I've read some wonderful books lately. The Lake of Dead Languages by Carol Goodman, A Live Coal in the Sea by Madeline L'Engle, and yes, Twilight - which was a surprisingly well-written page turner. The first two, however, were really excellent - the kind of story-telling that I wish I could produce. They both have some disturbing elements, but so many great books do. I think I need to start my own book club so I can discuss books like these.
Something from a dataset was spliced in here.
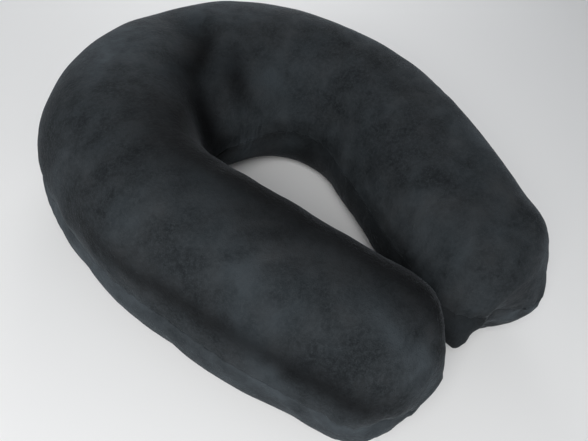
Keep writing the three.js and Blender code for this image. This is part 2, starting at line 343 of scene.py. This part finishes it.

I am incredibly, unspeakably thankful for my husband. This pregnancy has been hard on both of us, and he has stepped up and stepped in so selflessly. I know that if I were working long hours, the last thing I would want to do when I come home is feed and bathe and play with a tired, cranky toddler, but he does it without complaining or making me feel even more guilty than I do on my own. And he makes me laugh. And lets me eat more chocolate than the food pyramid allows.

Tuesday, January 6, 2009

is it too early to count down?

I am twenty-five weeks pregnant, past the halfway point but not far enough to begin the count down... although I am. I am overwhelmed today with mixed feelings about this baby's arrival. On one hand, I can hardly wait to meet my little boy. I'm dying to see how he'll look... will he have Eli's fair hair and brilliant blue eyes, or will I see more of myself in his tiny features? I think about having a newborn again, cradling a tiny, warm body against mine for hours and hours, stroking his miniature fingers and toes, napping on the couch with my precious little bundle snuggled up into the curve on my body. I am beyond thankful for this baby, the gift of getting to start a new life over again. But at the same time, when I look at my little Eli, how devastatingly fast the changes come, I feel a mix of joy and pride and grief that I can hardly bear. I think about my baby boy becoming a big boy, a teenager, an adult, and I have to struggle to choke back my tears. I'm glad that we are planning on at least one more, so that even when this little guy arrives, I'll know that (God willing) it isn't the last time.